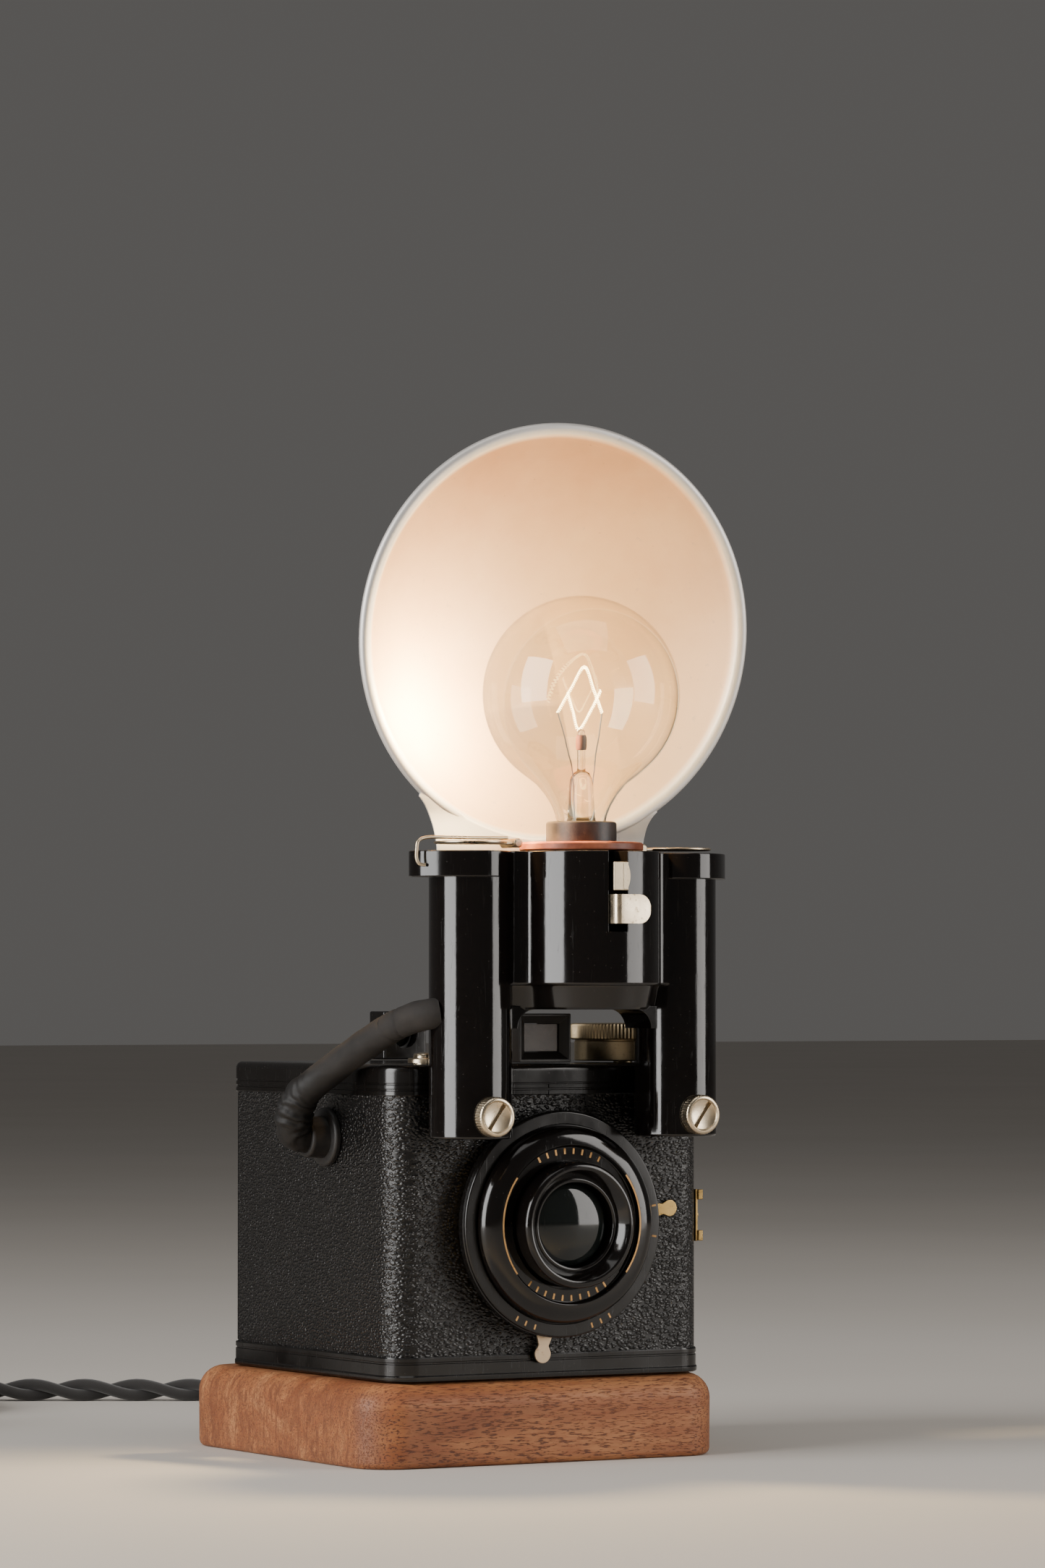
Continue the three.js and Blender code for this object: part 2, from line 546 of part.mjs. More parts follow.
function thumbScrews() {
  const face = -(TUBE.y - TUBE.radius) + GAP;
  const profile = [[0, -4.5], [1.9, -4.5], [1.9, face], [5.7, face], [6.2, face + 0.4], [6.2, face + 3.4],
    [5.8, face + 4], [5.2, face + 4.1], [4.9, face + 3.6], [0, face + 2.9]];
  for (const [name, x] of [['thumb_screw_left', -TUBE.x], ['thumb_screw_right', TUBE.x]]) {
    const screw = turnedForward(profile, x, SCREW_Z, 22);
    const level = box(-5.2, 5.2, -face - 9, -face - 2.1, -0.65, 0.65);
    const slot = level.rotate([0, -55, 0]).translate([x, 0, SCREW_Z]);
    place(name, screw.subtract(slot), NICKEL);
  }
}

// ---------------------------------------------------------------- socket, bulb and reflector

function socketAndBulb() {
  const { y, radius, bottom, top, bore } = SOCKET;
  const ring = [[radius + GAP, PLATE.bottom], [PLATE.radius, PLATE.bottom], [PLATE.radius, PLATE.top - 0.5],
    [PLATE.radius - 0.6, PLATE.top], [radius + GAP, PLATE.top]];
  place('fibre_plate', turned(ring, 0, y), FIBRE);
  const holder = [[0, bottom], [radius, bottom], [radius, top - 0.6], [radius - 0.6, top], [bore, top],
    [bore, bottom + 10], [0, bottom + 10]];
  place('lamp_socket', turned(holder, 0, y), RUBBER);

  const base = [[0, 175], [5, 175], [7.2, 178], [7.6, 179], [7.6, BULB.bottom - GAP], [0, BULB.bottom - GAP]];
  place('bulb_base', turned(base, 0, y, 0, 28), BRASS);
  place('bulb_glass', bulbGlass(), GLASS);
  const stem = [
    [0, 197.3], [5.6, 197.3], [4.5, 201], [4, 212], [3.4, 215.5], [1.3, 217], [1.3, 227], [0, 228],
  ];
  place('bulb_stem', turned(stem, 0, y, 0, 16), GLASS);
  filament();
}

// A blown globe on a short neck, hollow all the way up from the open bottom of the neck.
function bulbGlass() {
  const { z, radius, neck, bottom, glass } = BULB;
  const wall = (shrink) => [
    [neck - shrink, bottom],
    ...arc(neck - shrink + 22, 201.4, 22, 16, 180, 145.3, 2),
    ...arc(0, z, radius - shrink, radius - shrink, -52, 90, 8),
  ];
  return turned([...wall(0), ...wall(glass).reverse()], 0, SOCKET.y, 0, 24);
}

function filament() {
  const y = SOCKET.y;
  const front = [
    [-4.7, y - 2.5, 216.2], [-7, y - 4, 221], [-9.5, y - 5.5, 227], [-12, y - 6, 233.5],
    [-7.5, y - 6.5, 241], [-3, y - 7, 247.8], [1.5, y - 5, 241], [6, y - 2.5, 234],
    [5.6, y - 1.4, 227], [4.9, y - 0.5, 221], [4.7, y, 216.2],
  ];
  place('filament', bar(front, 0.4, 5, 30, 0.1), FILAMENT);
  const back = [
    [-1.5, y + 6, 240.5], [0.8, y + 6.5, 234.6], [3.2, y + 7, 229], [7, y + 6, 235], [9.8, y + 4.5, 241.5],
  ];
  place('filament_loop', bar(back, 0.4, 5, 12, 0.1), FILAMENT);
}

// Pressed dish with a rolled edge, facing forwards, and the flat tongue that holds it.
function reflector() {
  const { z, y, lip, depth, sheet, nod, turn } = DISH;
  const hollow = (r) => -depth * (1 - (r / lip) ** 2);
  const stations = [0, 16, 30, 42, 54];
  const inside = stations.map((r) => [r, hollow(r)]);
  const bead = arc(lip + 2.2, -0.6, 2.2, 2.2, 170, -30, 5);
  const outside = [...stations].reverse().map((r) => [r, hollow(r) - sheet]);
  const underBead = [lip + 0.6, -sheet - 1.6];
  const aim = (piece) => piece.rotate([nod, 0, 0]).rotate([0, 0, -turn]).translate([0, y, z]);
  const dish = aim(turnedForward([...inside, ...bead, underBead, ...outside], 0, 0, 36));
  const mouth = aim(turnedForward([...inside, [lip, 0.4], [lip, 60], [0, 60]], 0, 0, 36));
  place('reflector', join(dish, reflectorNeck().subtract(mouth)), ALUMINIUM);
  place('reflector_channel', reflectorChannel(), STEEL);
}

// Flat sheet: a wide neck under the dish narrowing to the tongue that slides into the holder.
function reflectorNeck() {
  const { half, bottom, y, thick } = TONGUE;
  const neck = { half: 38, bottom: 184, flareFrom: 197, topHalf: 42.5, top: 206 };
  const shape = new THREE.Shape();
  shape.moveTo(-half, bottom);
  shape.lineTo(half, bottom);
  shape.lineTo(half, neck.bottom);
  shape.lineTo(neck.half, neck.bottom);
  shape.lineTo(neck.half, neck.flareFrom);
  shape.quadraticCurveTo(neck.half + 0.5, 202, neck.topHalf, neck.top);
  shape.lineTo(-neck.topHalf, neck.top);
  shape.quadraticCurveTo(-neck.half - 0.5, 202, -neck.half, neck.flareFrom);
  shape.lineTo(-neck.half, neck.bottom);
  shape.lineTo(-half, neck.bottom);
  return extrude(shape, 0, thick, 4).rotate([90, 0, 0]).translate([0, y + thick, 0]);
}

// The steel guide behind the drum that grips both edges of the tongue.
function reflectorChannel() {
  const inner = TONGUE.half + 0.5;
  const outer = inner + 2;
  const back = TONGUE.y + TONGUE.thick;
  const rear = back + 1.6;
  const [low, high] = [154, 178];
  return join(
    box(-outer, outer, GAP - 0.5, TONGUE.y - GAP, low, high),
    box(-outer, -inner, 0, rear, low, high),
    box(inner, outer, 0, rear, low, high),
    box(-outer, 4 - inner, back + GAP, rear, low, high),
    box(inner - 4, outer, back + GAP, rear, low, high),
  );
}

// ---------------------------------------------------------------- wiring

function wiring() {
  const wall = -BODY.half;
  const { y, z, radius } = SIDE_PORT;
  const flangeRing = cut(postX(y, z, radius, wall - 2.2, wall - GAP), postX(y, z, 5, wall - 3, wall + 1));
  const spigot = cut(postX(y, z, 5, wall - 2.2, wall + 4), postX(y, z, 3.2, wall - 3, wall + 5, 16));
  place('side_grommet', join(flangeRing, spigot), RUBBER);

  const stub = [[wall - 2.5, y, z], [wall - 8, y, z], [-68.5, y - 0.4, z + 1.6]];
  const climb = [
    [-69.8, y - 3, z + 8], [-68.6, 36, 115.4], [-65, 27, 121.8], [-60, 14, 129.8],
    [-55.8, 1.5, 136.2], [-53.2, -7.5, 139.1], [-50.9, -12.4, 140.1], [-47.5, TUBE.y - 0.6, 140.7],
  ];
  const route = [...stub, ...climb];
  const outerTube = bar(route, SLEEVE_RADIUS, 12, 24);
  const nearHolder = postZ(-TUBE.x, TUBE.y, TUBE.radius + GAP, TUBE.radius + GAP, 120, 160, SMOOTH);
  const hollow = bar(route, 3, 8, 24);
  const open = join(hollow, postX(y, z, 2.7, wall - 4, wall, 10));
  place('wire_sleeve', cut(outerTube, nearHolder, open), RUBBER);

  const hole = LEAD_HOLE;
  const insideCamera = [
    [hole.x, hole.y, 15], [hole.x, hole.y, 24], [hole.x - 1.5, hole.y - 0.5, 31],
    [hole.x - 9, hole.y - 3, 33.5], [0, y + 6, 33.5], [-36, y + 2, 33.5], [-46, y, 37],
    [-48.5, y, 46], [-48.5, y, 90], [-49.2, y, 97.5], [-52, y, z - 0.6], [-55, y, z],
  ];
  const toSocket = [
    [-43.6, TUBE.y - 1, 144], [-41.4, TUBE.y - 1, 149], [-38, -15.2, 154], [-31, -16, 156], [-9, -16, 156],
  ];
  place('inner_lead', bar([...insideCamera, ...route, ...toSocket], 1.7, 6, 60), CLOTH);
}

// ---------------------------------------------------------------- mains cord and plug

function mainsCord() {
  const { exitX, exitZ, relief, diameter } = CORD;
  const radius = diameter / 2;
  const back = BASE.back + GAP;
  const cone = new THREE.CylinderGeometry(4.4, 6.4, relief, ROUND);
  const sleeve = cone.translate(exitX, back + relief / 2, exitZ);
  place('strain_relief', solid(sleeve), RUBBER, cordGroup);

  // Out of the base, down to the table, round to the left and away to the coil.
  const route = [
    [40, back + relief + GAP, exitZ], [40.2, 163, 12], [41.2, 178, 8.5], [43.2, 193, 5], [45.6, 208, 4.1],
    [47.6, 222, radius], [48.7, 237, radius], [49, 252.2, radius], [47.4, 264.7, radius],
    [42.5, 276.3, radius], [34.9, 286.3, radius], [24.9, 293.9, radius], [10, 302.5, radius],
    [-6, 311.7, radius], [-22, 321, radius], [-37.4, 329.9, radius], [-51, 337.8, radius],
    [-64.2, 345.4, radius],
  ];
  place('cord_run', bar(route, radius, 10, 24), CLOTH, cordGroup);

  const { x, y, inner, outer, height, leaves } = COIL;
  const coilProfile = [[inner, 0], [outer, 0], [outer, height], [inner, height]];
  place('cord_coil', turned(coilProfile, x, y, 0, 32), CLOTH, cordGroup);
  plugAndTail(x, y, outer - radius, height - radius, leaves * DEG);
}

// The free end leaves the outer top turn at a tangent and runs level into the plug.
function plugAndTail(x, y, turnRadius, turnHeight, leaves) {
  const { axisZ, rear, front, length, bladeGap } = PLUG;
  const clear = Math.sqrt(COIL.outer ** 2 - (turnRadius - CORD.diameter / 2) ** 2) + GAP;
  const start = [x + turnRadius * Math.cos(leaves), y + turnRadius * Math.sin(leaves)];
  const along = (distance, z) => [
    start[0] - distance * Math.sin(leaves), start[1] + distance * Math.cos(leaves), z,
  ];
  const plugStart = clear + 18;
  const tail = [along(clear, turnHeight), along(clear + 6, turnHeight + 0.5), along(clear + 12, axisZ),
    along(plugStart - GAP, axisZ)];
  place('cord_tail', bar(tail, CORD.diameter / 2, 10, 4), CLOTH, cordGroup);

  const profile = [
    [0, 0], [rear, 0], [rear + 1, 8], [rear + 2.5, 13], [front - 1, 21], [front, 23],
    [front, length - 1.5], [front - 1.5, length], [0, length],
  ];
  const bell = turned(profile, 0, 0, 0, SMOOTH);
  const blade = box(-3.2, 3.2, -0.75, 0.75, length + GAP, length + 18);
  const lay = (piece) => {
    const level = piece.rotate([-90, 0, 0]).rotate([0, 0, leaves / DEG]);
    return level.translate(along(plugStart, axisZ));
  };
  place('plug_body', lay(bell), BAKELITE, cordGroup);
  place('plug_blade_left', lay(blade.rotate([0, 0, 90]).translate([-bladeGap / 2, 0, 0])), BRASS, cordGroup);
  place('plug_blade_right', lay(blade.rotate([0, 0, 90]).translate([bladeGap / 2, 0, 0])), BRASS, cordGroup);
}

woodenBase();
cameraBody();
backCover();
cameraInside();
lensGroup();
finder();
winder();
releaseButton();
flashHolder();
ejectorTabs();
tubeCaps();
thumbScrews();
socketAndBulb();
reflector();
wiring();
mainsCord();

// The origin is the bottom centre of the lamp without its cord.
const bounds = new THREE.Box3().setFromObject(lamp);
const centre = bounds.getCenter(new THREE.Vector3());
const part = new THREE.Group();
part.add(lamp, cordGroup);
part.position.set(-centre.x, -centre.y, 0);
part.updateMatrixWorld(true);

export default part;
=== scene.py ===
"""Table lamp made from a metal box camera and its clip-on flash holder.

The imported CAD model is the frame.  Every piece here is built in the same place and at the same size,
in millimetres, and is put into the frame by at().  X = 0 is the lens axis, Y = 0 the camera's front
wall (+Y is back) and Z = 0 the table.
"""

from math import atan2, cos, degrees, exp, hypot, pi, radians, sin, sqrt, tan

import bmesh
import bpy
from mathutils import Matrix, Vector, noise


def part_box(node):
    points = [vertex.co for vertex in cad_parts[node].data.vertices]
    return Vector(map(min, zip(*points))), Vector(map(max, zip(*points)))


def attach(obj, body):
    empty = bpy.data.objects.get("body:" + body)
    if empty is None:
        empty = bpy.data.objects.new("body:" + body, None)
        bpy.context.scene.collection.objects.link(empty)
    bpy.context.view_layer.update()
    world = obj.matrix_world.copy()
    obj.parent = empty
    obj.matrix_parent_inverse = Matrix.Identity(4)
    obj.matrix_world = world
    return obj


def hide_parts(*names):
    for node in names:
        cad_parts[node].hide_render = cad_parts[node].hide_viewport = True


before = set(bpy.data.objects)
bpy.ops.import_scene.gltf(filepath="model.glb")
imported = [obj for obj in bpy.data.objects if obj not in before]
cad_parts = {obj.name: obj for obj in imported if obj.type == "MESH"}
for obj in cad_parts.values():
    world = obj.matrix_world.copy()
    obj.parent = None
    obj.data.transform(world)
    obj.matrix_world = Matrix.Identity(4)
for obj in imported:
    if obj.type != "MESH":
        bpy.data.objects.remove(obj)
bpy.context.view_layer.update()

# ---- driving dimensions, mm

MM = 0.001
BASE = {"left": -67, "right": 61.5, "front": -5, "back": 122, "top": 26}
BASE_EDGE = {"corner": 14, "foot": 2, "shoulder": 8}
BODY = {"half": 56.5, "depth": 108, "front": 9, "rear": 4}
DECK = 124.85  # just above the camera's top
LENS_Z = 74.5
EYE_Z = 133  # the finder's eyepiece
BUTTON = {"x": -40, "y": 10}
HINGE = {"x": 58.4, "y": 108.6}
BOLT_Y = 45
LEAD_HOLE = {"x": 40, "y": 60}
GROMMET = {"y": 43, "z": 101.3}
TAPE_TOP = 123.5
TUBE = {"x": 37, "y": -13.9, "radius": 12.9, "bore": 10.5, "bottom": 101.8, "top": 190.5}
DRUM = {"y": -23.3, "radius": 22.3, "bottom": 149, "boss": 141.6, "inset": 2.4}
SCREW_Z = 108.7
SOCKET_Y = -18.6
BULB = {"z": 239.7, "radius": 30.8, "neck": 7.6}
DISH = {"y": -4, "z": 258.7, "lip": 64.6, "depth": 27, "sheet": 1.1, "nod": 6.7, "turn": 5.7}
KNOB = {"x": 37, "y": 18}
CORD = {"diameter": 8, "strand": 2.05, "apart": 3.9, "pitch": 38, "spacing": 2.5}
CORD_EXIT = {"x": 40, "z": 13}
PLUG = {"after_coil": 47, "axis_z": 13.4}
COIL = {"x": -115.5, "y": 315, "outer": 52, "step": 8, "leaves": 2000}

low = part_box("wood_base")[0]
SHIFT = Vector((low.x - BASE["left"] * MM, low.y - BASE["front"] * MM, 0))


def at(x, y, z):
    """A point in the frame, in metres, from design millimetres."""
    return Vector((x * MM, y * MM, z * MM)) + SHIFT


def add(name, data):
    """A new object in the scene."""
    made = bpy.data.objects.new(name, data)
    bpy.context.scene.collection.objects.link(made)
    return made


# ---- camera

HEADING = radians(30)
PITCH = radians(2.02)
EYE = (-916.8, -1569.9, 148.2)
FOCAL_PIXELS = 8000
PICTURE_HEIGHT = 2168


def make_camera():
    data = bpy.data.cameras.new("camera")
    data.lens = FOCAL_PIXELS / PICTURE_HEIGHT * data.sensor_width
    data.clip_start, data.clip_end = 0.05, 50
    camera = add("camera", data)
    camera.location = at(*EYE)
    camera.rotation_euler = (pi / 2 + PITCH, 0, -HEADING)
    bpy.context.scene.camera = camera


# ---- shapes: (points, faces) in mm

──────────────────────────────

▶ What is being asked
Out of the data above, set down the lines from the one with "woodenBase();" to the one with "obj.data.transform(world)", both included, exactly as written and with no additions.

▶ Solution
woodenBase();
cameraBody();
backCover();
cameraInside();
lensGroup();
finder();
winder();
releaseButton();
flashHolder();
ejectorTabs();
tubeCaps();
thumbScrews();
socketAndBulb();
reflector();
wiring();
mainsCord();

// The origin is the bottom centre of the lamp without its cord.
const bounds = new THREE.Box3().setFromObject(lamp);
const centre = bounds.getCenter(new THREE.Vector3());
const part = new THREE.Group();
part.add(lamp, cordGroup);
part.position.set(-centre.x, -centre.y, 0);
part.updateMatrixWorld(true);

export default part;
=== scene.py ===
"""Table lamp made from a metal box camera and its clip-on flash holder.

The imported CAD model is the frame.  Every piece here is built in the same place and at the same size,
in millimetres, and is put into the frame by at().  X = 0 is the lens axis, Y = 0 the camera's front
wall (+Y is back) and Z = 0 the table.
"""

from math import atan2, cos, degrees, exp, hypot, pi, radians, sin, sqrt, tan

import bmesh
import bpy
from mathutils import Matrix, Vector, noise


def part_box(node):
    points = [vertex.co for vertex in cad_parts[node].data.vertices]
    return Vector(map(min, zip(*points))), Vector(map(max, zip(*points)))


def attach(obj, body):
    empty = bpy.data.objects.get("body:" + body)
    if empty is None:
        empty = bpy.data.objects.new("body:" + body, None)
        bpy.context.scene.collection.objects.link(empty)
    bpy.context.view_layer.update()
    world = obj.matrix_world.copy()
    obj.parent = empty
    obj.matrix_parent_inverse = Matrix.Identity(4)
    obj.matrix_world = world
    return obj


def hide_parts(*names):
    for node in names:
        cad_parts[node].hide_render = cad_parts[node].hide_viewport = True


before = set(bpy.data.objects)
bpy.ops.import_scene.gltf(filepath="model.glb")
imported = [obj for obj in bpy.data.objects if obj not in before]
cad_parts = {obj.name: obj for obj in imported if obj.type == "MESH"}
for obj in cad_parts.values():
    world = obj.matrix_world.copy()
    obj.parent = None
    obj.data.transform(world)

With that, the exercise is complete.